Last Friday, Belgium suffered a general strike called by the socialist union ABVV and rejected by the Catholic union ACV. The trigger for this union protest was the liberal-socialist coalition government’s proposals, made in the framework of ongoing conversations between the administration, business and workers on reforming the public pension system and avoiding bankruptcy.

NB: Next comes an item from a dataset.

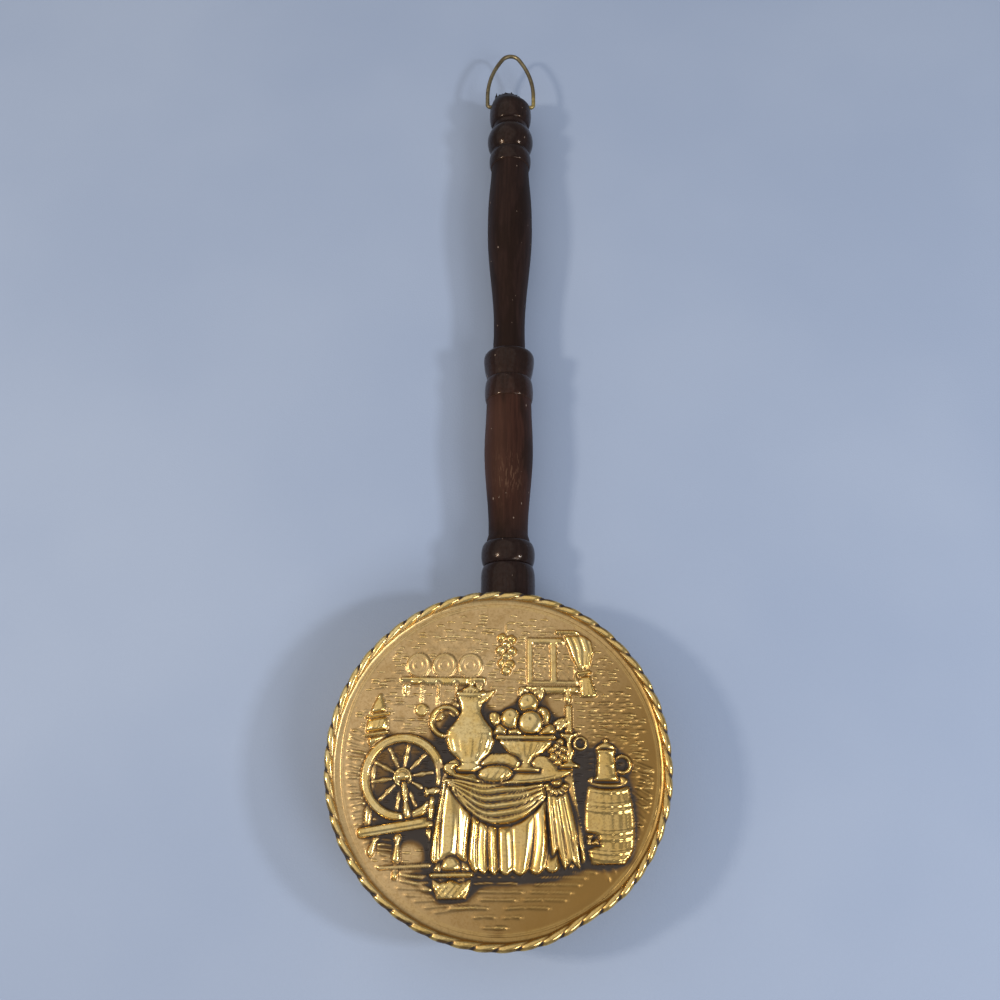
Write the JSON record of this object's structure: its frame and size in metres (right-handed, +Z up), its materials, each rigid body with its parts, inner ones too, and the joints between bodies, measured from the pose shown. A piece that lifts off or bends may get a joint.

The European welfare states’ pension systems are fraudulent, pyramid schemes. The huge proportion of income workers pay in is not capitalized but spent immediately on current outlays to retirees and maintaining the bureaucratic infrastructure used to administer the system. Today’s workers’ pensions do not, then, depend on what they pay but on there being more young workers in the future and the State being able to confiscate a good chunk of their incomes. As an upcoming study from the Instituto Juan de Mariana explains, these pyramid systems are prohibited by Spanish legislation (as well as in all the other EU member states) and are sustained thanks to innumerable myths propping up public intervention in this matter. But few dare to call things by their name when the State is involved.
 
The Belgian government has proposed retouching this fraud to keep it going for a few more years and delay its inevitable collapse. Specifically, it proposes reducing possibilities for early retirement, prohibiting people who work past the age of 65 from receiving higher pensions, granting favorable tax treatment to those who wait until 65 to start cashing in their pension funds, limiting subsidized leaves of absence, increasing aid to incorporating young people into the labor market and funds dedicated to social security by charging a new fixed percentage tax on capital gains. In short, the government wants to force people to retire later so they contribute longer to paying pensions while at the same time shortening the number of years they will be being paid their pensions, limiting sabbatical years and raising taxes.
 
The socialist union does not comprehend the future of its socialist distribution system is in danger and instead is demanding current benefits be maintained and taxes increased through a new “general social contribution” in addition to the above mentioned tax on capital gains: as if Belgium’s main problem were not its total lack of competitiveness due to the country’s astronomical public debt and sky-high taxes! The Catholic union also wants to keep the socialists system but is more coherent than its competitor. This is why it accepts reforms to delay the collapse for a few decades and enjoy however long this scam lasts –it feel there will be time later to sit down and search for solutions.
 
No politician wants his name burning at the stake of social demagoguery and this why even the Prime Minister Guy Verhofstadt, who has the gall to call himself a free marketer, opts for small changes and to continue with this public pension plan con-trick. No one dares to call a spade a spade. No one will come out and say the pension system is plain robbery and much less let people contract the pension plan that best suits their particular needs.